Another thing became obvious quickly.

People didn’t just want to look different. They wanted to do something.

Quick quizzes. Like-or-pass games. Randomizers that told you who you’d be in Hawkins or whether you’d survive the Upside Down.

These weren’t deep games. They weren’t meant to be.

They were light enough to repeat. And repeatability is how things spread.

Nostalgia did the heavy lifting

Stranger Things has always been about memory.

The alphabet wall. The Christmas lights. The synth sounds that feel older than the people using them.

AR leaned into that.

Not loudly. Not ironically.

Just enough to trigger recognition. And once recognition hits, people share without thinking.

That’s not marketing.
That’s muscle memory.

Community mattered more than campaigns

What’s interesting is where most of this energy came from.

It wasn’t driven by a huge brand push.
It came from creators.

Independent Lens makers kept the world alive. Remixing ideas. Playing with formats. Adding their own interpretations.

That kind of creativity doesn’t follow schedules. It follows feeling.

And Snapchat’s ecosystem lets that happen naturally.

Why Snapchat keeps winning these moments

There’s a reason this kind of AR shows up here first.

Snapchat is camera-first. Sharing-first. Private-first.

People aren’t performing for everyone. They’re talking to someone.

That makes it easier to try things. To be silly. To send something weird and move on.

AR fits perfectly into that rhythm.


Why brands should actually care about this

This isn’t just fandom behavior.

It’s a signal.

People respond to experiences that:

  • feel optional

  • feel personal

  • don’t interrupt

  • don’t over-explain

That’s why these lenses travel. Not because they shout, but because they blend.

Brands that understand this don’t push messages. They create moments people choose to step into.

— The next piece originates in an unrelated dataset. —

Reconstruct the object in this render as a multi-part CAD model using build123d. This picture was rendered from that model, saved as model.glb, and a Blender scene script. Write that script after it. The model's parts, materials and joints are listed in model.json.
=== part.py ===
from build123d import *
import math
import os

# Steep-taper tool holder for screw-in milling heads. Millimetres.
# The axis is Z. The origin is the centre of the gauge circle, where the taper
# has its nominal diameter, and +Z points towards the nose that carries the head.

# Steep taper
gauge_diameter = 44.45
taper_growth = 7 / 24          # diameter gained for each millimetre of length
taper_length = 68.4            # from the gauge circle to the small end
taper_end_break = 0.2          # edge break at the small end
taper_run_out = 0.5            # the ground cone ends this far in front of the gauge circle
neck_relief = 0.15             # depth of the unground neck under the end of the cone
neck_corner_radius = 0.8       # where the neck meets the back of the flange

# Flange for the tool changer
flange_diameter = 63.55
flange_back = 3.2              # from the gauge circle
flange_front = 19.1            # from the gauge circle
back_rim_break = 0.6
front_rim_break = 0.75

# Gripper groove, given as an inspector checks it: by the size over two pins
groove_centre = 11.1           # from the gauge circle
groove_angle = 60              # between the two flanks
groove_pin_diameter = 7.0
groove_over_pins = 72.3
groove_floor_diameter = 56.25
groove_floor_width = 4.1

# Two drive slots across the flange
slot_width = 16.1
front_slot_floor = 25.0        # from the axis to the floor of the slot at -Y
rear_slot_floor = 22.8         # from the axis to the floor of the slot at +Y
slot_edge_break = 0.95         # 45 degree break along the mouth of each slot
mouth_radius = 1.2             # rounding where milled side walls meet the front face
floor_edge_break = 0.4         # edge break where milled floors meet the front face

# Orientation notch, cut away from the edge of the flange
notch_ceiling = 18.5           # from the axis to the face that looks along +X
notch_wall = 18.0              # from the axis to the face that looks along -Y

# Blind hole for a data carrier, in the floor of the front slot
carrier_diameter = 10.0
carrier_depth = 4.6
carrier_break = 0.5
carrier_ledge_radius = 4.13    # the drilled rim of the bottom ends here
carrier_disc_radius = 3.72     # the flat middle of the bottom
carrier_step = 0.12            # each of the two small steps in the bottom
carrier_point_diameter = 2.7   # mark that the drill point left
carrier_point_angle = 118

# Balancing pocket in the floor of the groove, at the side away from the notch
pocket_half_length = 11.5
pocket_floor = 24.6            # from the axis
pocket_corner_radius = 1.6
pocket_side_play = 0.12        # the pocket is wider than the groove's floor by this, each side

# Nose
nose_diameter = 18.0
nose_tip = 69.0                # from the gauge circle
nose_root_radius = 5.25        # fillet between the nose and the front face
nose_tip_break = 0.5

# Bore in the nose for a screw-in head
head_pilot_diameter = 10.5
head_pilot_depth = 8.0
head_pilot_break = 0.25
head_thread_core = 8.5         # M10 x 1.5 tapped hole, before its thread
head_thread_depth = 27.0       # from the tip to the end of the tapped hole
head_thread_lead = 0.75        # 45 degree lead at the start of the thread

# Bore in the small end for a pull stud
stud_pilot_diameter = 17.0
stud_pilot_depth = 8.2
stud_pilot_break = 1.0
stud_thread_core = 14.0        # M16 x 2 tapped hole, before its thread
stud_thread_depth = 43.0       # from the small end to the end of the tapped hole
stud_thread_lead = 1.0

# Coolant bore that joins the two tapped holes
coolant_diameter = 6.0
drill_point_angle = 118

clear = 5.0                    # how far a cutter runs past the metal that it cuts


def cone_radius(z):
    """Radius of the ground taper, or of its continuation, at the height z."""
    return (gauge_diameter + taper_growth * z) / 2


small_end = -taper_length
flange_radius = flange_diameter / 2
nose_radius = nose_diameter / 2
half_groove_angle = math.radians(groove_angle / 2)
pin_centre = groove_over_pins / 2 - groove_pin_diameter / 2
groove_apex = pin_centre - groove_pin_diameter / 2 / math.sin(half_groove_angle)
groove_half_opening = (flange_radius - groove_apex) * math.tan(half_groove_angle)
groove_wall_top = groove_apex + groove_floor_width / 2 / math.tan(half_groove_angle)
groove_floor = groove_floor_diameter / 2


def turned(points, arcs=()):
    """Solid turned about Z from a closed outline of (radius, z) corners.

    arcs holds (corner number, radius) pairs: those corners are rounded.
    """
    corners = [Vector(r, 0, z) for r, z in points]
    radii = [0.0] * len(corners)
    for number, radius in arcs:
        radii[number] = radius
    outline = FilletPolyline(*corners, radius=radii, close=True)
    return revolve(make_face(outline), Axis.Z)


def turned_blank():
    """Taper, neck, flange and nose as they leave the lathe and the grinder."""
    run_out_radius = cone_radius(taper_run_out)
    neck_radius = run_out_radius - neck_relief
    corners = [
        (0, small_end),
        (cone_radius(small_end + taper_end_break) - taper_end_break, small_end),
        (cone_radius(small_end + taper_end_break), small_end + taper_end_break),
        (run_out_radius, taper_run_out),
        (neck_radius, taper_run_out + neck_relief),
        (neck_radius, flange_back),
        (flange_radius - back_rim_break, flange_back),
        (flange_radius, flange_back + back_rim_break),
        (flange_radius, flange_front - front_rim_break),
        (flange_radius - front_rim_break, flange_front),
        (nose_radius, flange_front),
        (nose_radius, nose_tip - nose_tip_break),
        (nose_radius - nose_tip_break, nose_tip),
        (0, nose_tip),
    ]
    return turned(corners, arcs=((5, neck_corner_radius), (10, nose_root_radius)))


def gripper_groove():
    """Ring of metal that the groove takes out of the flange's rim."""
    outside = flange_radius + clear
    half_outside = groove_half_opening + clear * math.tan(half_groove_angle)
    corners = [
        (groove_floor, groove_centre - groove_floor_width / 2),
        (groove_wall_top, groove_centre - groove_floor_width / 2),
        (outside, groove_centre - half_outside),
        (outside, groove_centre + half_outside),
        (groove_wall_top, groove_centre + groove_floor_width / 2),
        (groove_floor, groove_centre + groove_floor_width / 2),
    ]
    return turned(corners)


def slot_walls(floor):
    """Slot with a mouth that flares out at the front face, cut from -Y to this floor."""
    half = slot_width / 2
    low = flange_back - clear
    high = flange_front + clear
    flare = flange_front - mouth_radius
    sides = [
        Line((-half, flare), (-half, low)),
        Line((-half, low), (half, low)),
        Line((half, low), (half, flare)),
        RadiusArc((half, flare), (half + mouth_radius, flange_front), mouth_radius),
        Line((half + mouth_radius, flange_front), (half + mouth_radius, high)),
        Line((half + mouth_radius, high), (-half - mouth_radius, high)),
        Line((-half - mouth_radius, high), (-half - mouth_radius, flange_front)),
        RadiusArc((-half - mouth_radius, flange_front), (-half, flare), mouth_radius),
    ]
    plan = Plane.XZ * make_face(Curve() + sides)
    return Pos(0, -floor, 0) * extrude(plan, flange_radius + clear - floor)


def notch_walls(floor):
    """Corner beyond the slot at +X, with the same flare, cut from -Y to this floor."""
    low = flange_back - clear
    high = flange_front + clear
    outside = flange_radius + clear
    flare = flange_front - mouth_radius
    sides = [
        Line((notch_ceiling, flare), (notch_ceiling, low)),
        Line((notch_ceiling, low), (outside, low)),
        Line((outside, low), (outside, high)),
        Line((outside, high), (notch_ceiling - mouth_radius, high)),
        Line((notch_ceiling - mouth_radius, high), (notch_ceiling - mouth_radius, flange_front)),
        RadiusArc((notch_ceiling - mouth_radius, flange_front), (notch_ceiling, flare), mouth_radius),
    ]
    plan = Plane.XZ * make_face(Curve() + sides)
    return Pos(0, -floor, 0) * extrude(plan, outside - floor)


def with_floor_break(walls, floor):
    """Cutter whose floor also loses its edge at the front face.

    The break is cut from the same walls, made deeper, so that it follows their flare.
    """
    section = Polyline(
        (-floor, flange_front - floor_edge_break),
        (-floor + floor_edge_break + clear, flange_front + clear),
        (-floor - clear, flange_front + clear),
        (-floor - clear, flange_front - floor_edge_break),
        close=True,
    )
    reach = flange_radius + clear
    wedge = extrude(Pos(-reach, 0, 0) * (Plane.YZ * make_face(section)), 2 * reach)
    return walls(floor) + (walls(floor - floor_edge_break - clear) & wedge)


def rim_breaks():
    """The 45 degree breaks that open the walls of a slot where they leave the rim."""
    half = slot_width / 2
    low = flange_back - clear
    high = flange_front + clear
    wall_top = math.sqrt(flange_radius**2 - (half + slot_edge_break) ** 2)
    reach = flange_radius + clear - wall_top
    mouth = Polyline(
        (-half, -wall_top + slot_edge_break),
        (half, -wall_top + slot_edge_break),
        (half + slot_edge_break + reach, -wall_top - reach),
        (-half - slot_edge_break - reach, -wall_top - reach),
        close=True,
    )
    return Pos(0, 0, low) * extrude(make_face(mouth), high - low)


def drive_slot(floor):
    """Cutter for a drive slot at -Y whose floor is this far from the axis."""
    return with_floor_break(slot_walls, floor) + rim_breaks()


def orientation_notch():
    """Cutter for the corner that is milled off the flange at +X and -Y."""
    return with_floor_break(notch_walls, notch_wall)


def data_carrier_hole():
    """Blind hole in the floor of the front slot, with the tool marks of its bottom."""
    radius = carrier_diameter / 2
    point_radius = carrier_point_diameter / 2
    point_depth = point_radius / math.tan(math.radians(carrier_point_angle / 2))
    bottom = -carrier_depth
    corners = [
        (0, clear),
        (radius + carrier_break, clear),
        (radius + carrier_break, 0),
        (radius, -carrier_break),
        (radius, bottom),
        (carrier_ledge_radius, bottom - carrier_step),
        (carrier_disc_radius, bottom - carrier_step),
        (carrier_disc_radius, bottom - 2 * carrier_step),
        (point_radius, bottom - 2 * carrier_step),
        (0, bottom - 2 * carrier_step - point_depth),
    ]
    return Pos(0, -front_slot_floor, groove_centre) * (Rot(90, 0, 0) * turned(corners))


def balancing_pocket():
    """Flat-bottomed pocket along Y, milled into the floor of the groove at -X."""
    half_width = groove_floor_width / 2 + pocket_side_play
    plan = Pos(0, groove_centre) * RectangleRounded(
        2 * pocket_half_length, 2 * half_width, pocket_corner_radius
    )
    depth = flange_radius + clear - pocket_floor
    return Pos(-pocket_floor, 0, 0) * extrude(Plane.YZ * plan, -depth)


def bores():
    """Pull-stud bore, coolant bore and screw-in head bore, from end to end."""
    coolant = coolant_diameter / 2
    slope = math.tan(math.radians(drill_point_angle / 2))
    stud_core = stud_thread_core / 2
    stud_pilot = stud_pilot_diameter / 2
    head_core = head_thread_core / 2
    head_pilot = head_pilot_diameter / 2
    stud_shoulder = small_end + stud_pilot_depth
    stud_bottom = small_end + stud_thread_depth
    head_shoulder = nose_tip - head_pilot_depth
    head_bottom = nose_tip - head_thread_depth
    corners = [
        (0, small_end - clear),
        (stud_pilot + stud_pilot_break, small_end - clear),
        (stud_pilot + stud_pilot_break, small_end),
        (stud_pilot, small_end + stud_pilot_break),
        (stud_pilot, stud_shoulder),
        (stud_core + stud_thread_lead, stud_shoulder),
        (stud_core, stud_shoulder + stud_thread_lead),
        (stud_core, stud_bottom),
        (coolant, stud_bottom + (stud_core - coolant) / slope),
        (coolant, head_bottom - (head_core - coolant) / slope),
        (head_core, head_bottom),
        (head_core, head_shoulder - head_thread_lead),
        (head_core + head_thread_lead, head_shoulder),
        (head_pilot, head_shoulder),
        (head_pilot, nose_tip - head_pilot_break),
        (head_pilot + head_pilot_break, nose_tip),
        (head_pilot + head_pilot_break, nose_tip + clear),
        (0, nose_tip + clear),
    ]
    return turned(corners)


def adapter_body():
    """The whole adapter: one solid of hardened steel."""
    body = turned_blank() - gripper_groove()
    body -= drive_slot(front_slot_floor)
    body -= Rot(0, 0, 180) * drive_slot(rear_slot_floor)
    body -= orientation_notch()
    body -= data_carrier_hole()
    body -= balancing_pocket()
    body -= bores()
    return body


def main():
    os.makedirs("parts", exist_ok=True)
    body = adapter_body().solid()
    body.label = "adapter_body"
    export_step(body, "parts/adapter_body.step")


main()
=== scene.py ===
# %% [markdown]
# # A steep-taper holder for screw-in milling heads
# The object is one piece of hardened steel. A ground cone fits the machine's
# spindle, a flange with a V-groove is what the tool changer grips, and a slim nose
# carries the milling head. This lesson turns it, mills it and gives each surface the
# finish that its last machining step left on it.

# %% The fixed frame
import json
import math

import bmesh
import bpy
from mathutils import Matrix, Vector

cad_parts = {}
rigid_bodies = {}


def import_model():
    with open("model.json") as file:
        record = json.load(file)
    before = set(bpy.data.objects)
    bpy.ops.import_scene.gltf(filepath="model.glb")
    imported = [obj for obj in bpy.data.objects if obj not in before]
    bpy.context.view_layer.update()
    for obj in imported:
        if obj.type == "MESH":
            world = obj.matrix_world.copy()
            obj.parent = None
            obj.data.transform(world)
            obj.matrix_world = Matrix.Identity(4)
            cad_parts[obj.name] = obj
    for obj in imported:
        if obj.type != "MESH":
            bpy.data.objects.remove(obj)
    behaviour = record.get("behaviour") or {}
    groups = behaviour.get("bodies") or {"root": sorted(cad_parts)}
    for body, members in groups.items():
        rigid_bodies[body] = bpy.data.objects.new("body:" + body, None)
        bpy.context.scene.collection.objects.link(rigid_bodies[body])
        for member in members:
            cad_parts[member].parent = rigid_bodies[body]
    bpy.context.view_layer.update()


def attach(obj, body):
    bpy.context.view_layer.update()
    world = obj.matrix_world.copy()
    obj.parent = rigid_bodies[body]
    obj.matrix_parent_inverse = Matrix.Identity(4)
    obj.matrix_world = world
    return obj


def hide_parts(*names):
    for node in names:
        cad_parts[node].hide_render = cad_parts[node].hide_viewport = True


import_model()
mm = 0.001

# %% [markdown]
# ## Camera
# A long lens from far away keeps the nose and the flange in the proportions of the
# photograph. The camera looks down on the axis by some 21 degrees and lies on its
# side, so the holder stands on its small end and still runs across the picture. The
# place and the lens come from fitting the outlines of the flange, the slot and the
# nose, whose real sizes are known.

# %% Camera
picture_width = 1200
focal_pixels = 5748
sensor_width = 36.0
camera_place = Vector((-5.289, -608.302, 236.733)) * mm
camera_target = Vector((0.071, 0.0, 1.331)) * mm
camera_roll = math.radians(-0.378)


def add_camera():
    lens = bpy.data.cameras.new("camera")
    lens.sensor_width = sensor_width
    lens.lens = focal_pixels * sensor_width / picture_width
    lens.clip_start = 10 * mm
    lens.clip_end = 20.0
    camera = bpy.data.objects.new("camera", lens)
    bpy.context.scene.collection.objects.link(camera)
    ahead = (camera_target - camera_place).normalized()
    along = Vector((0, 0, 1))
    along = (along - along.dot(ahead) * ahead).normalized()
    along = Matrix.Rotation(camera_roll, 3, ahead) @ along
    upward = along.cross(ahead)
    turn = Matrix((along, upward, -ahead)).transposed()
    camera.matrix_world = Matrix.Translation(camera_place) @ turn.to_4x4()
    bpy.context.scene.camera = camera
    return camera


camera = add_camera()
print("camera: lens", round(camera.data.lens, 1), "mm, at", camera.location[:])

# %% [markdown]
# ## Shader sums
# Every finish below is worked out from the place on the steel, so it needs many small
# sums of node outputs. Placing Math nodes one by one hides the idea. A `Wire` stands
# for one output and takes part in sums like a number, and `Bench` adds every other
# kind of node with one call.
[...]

Where Arexa fits into this world

At Arexa, this is exactly how we think about AR.

We don’t start with “what can we show.”
We start with “where will this live.”

We build Snapchat Lenses and AR experiences that:

  • borrow from culture without copying it

  • fit naturally into conversations

  • encourage repeat use, not one-time views

  • generate measurable engagement, not empty impressions

That’s how AR becomes ROI, not just reach.

From fandom to brand storytelling

The same mechanics that power Stranger Things lenses work for brands.

Character transformations become product try-ons.
Quizzes become discovery tools.
Portals become launch moments.

When designed right, AR doesn’t feel like advertising. It feels like participation.

And participation lasts longer.

A quiet lesson from the Upside Down

The biggest takeaway isn’t about horror or nostalgia.

It’s about restraint.

The AR that people loved didn’t ask for attention. It waited for the right moment. And when that moment came, it fit perfectly.

That’s what brands should learn from this wave.

You don’t need to flip the world upside down.
You just need to tilt it enough for people to notice.

And when they do, they’ll share it themselves.